● **Task description**
Restate verbatim the lines between the one holding "rootGeometry(), 0xb89563, 0.7));" and the one holding "if empty is", both included, and no others.

======== Supplied records ========

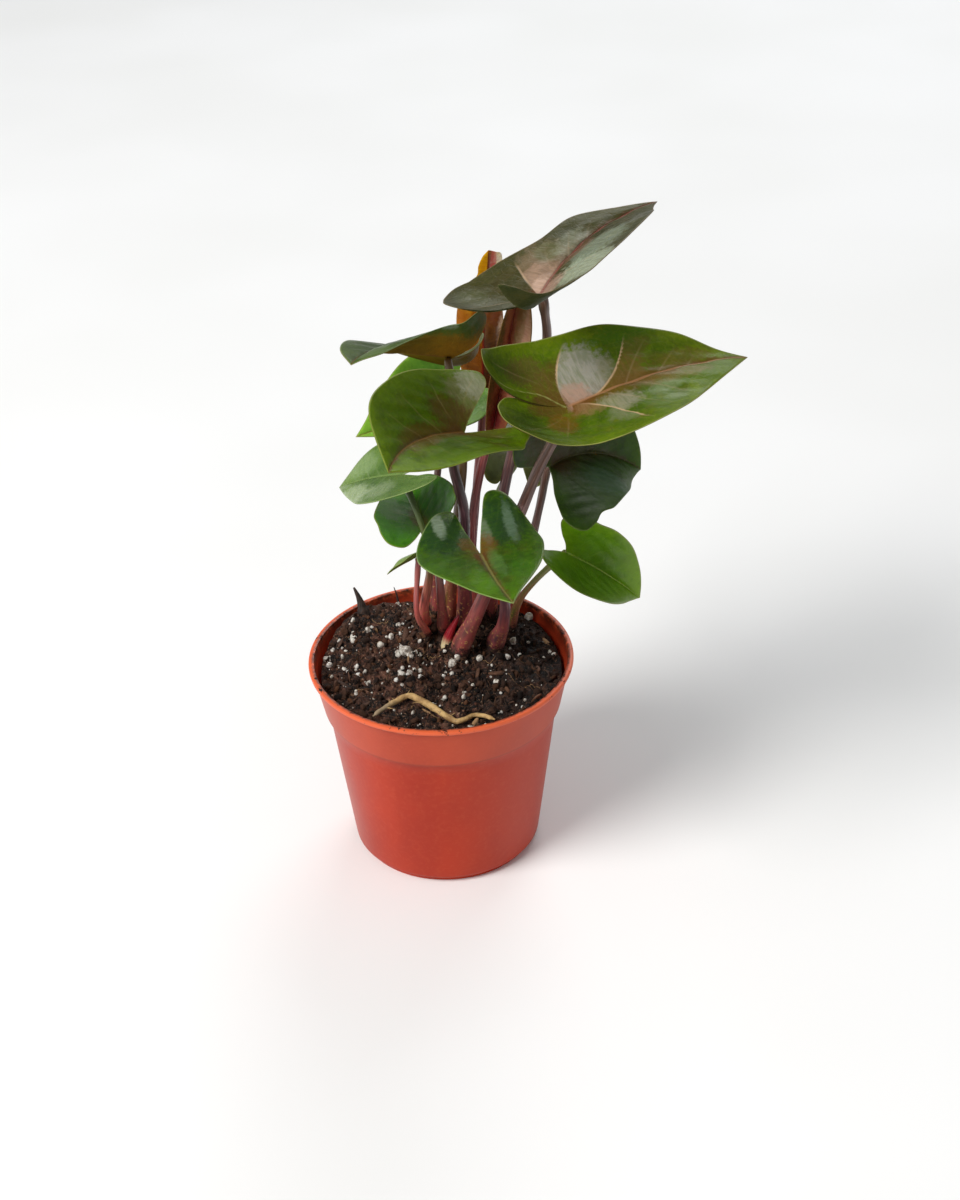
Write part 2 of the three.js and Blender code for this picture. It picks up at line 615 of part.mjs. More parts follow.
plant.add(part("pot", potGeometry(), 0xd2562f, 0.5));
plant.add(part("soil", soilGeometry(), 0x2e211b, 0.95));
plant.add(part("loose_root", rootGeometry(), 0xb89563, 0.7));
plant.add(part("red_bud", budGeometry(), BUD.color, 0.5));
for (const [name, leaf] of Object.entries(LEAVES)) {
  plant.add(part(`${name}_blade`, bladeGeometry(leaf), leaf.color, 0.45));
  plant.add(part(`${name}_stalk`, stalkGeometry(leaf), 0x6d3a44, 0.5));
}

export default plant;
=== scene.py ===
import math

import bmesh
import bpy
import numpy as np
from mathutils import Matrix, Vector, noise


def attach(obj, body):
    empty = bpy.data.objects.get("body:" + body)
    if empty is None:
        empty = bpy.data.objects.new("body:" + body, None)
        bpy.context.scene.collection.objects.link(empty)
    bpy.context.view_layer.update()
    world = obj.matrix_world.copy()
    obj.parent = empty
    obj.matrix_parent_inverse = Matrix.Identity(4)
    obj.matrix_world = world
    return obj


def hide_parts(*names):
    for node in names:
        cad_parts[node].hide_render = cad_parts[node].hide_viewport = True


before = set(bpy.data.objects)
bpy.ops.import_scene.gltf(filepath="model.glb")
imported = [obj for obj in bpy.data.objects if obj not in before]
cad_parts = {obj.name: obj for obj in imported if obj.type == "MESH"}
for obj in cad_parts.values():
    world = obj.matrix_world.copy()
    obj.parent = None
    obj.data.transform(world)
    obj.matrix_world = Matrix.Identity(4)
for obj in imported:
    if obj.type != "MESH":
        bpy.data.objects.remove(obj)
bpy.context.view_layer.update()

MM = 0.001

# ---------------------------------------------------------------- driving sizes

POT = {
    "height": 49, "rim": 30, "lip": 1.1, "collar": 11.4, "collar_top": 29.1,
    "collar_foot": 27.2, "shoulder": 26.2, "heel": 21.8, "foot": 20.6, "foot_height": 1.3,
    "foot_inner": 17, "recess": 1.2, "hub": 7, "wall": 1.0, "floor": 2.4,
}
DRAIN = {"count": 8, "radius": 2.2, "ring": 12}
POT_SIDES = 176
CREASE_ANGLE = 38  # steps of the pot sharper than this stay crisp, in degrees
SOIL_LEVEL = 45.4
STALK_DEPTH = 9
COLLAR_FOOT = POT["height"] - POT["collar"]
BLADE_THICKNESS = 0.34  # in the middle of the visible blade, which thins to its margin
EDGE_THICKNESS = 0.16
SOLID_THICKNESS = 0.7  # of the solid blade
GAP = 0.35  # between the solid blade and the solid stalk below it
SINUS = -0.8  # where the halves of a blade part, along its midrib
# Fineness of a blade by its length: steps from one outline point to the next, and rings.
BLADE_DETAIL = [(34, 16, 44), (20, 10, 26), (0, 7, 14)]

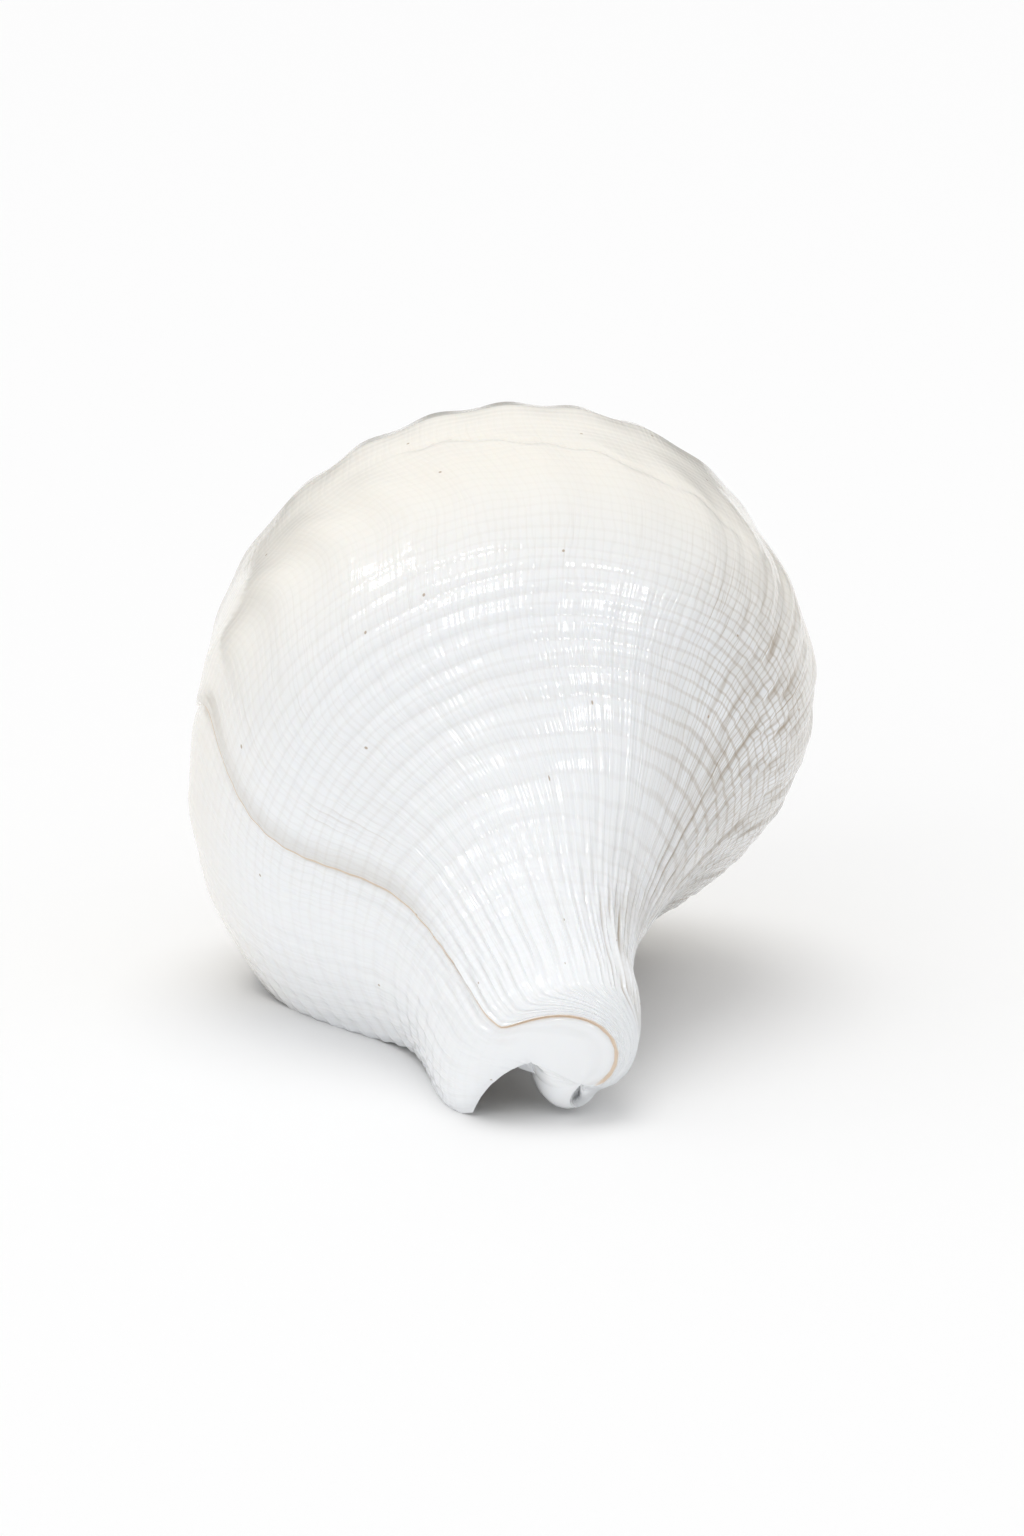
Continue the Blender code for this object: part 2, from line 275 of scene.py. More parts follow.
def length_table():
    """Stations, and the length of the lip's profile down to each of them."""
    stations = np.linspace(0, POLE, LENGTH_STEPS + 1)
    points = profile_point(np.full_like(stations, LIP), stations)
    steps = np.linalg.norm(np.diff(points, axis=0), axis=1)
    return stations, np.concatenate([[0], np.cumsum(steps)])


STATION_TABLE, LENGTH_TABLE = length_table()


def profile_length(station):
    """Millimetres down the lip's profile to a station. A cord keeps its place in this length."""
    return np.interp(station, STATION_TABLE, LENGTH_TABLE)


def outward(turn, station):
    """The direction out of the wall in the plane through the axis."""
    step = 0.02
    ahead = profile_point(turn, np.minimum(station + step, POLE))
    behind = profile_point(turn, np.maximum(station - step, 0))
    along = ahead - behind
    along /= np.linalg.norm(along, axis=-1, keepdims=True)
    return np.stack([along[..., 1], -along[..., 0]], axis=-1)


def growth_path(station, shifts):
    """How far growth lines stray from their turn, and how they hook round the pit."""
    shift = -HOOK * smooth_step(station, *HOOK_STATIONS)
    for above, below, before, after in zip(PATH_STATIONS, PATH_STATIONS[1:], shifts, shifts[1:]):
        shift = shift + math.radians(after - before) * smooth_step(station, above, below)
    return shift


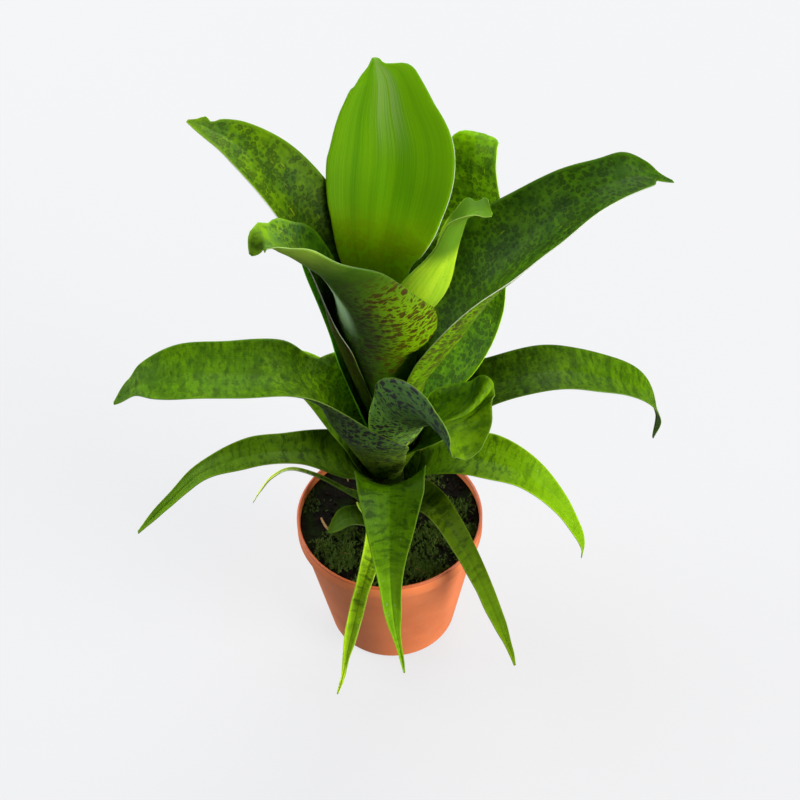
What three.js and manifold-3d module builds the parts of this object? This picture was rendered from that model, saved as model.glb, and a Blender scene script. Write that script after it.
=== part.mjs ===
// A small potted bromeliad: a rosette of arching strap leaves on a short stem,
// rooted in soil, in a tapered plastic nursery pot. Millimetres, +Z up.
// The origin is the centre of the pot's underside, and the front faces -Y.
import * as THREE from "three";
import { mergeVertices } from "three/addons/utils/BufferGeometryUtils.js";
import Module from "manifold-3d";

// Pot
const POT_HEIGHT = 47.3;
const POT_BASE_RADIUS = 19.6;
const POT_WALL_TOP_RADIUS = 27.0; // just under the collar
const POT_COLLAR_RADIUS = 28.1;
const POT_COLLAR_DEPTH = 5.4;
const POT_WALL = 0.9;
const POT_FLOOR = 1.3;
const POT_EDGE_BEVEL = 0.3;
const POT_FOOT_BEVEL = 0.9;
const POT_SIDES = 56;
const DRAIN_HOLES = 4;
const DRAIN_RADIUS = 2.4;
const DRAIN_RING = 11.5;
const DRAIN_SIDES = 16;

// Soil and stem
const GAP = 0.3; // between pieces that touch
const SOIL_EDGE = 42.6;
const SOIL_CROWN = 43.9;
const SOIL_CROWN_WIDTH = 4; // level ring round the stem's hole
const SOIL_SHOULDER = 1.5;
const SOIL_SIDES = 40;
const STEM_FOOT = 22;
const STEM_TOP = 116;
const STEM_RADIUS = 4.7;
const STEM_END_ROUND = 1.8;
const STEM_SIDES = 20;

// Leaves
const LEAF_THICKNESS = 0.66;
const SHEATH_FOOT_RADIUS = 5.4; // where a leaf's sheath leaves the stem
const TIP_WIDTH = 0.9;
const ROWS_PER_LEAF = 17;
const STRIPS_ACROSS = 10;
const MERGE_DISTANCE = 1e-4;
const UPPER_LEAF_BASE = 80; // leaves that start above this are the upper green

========

● **Exercise output**
plant.add(part("loose_root", rootGeometry(), 0xb89563, 0.7));
plant.add(part("red_bud", budGeometry(), BUD.color, 0.5));
for (const [name, leaf] of Object.entries(LEAVES)) {
  plant.add(part(`${name}_blade`, bladeGeometry(leaf), leaf.color, 0.45));
  plant.add(part(`${name}_stalk`, stalkGeometry(leaf), 0x6d3a44, 0.5));
}

export default plant;
=== scene.py ===
import math

import bmesh
import bpy
import numpy as np
from mathutils import Matrix, Vector, noise


def attach(obj, body):
    empty = bpy.data.objects.get("body:" + body)
    if empty is None:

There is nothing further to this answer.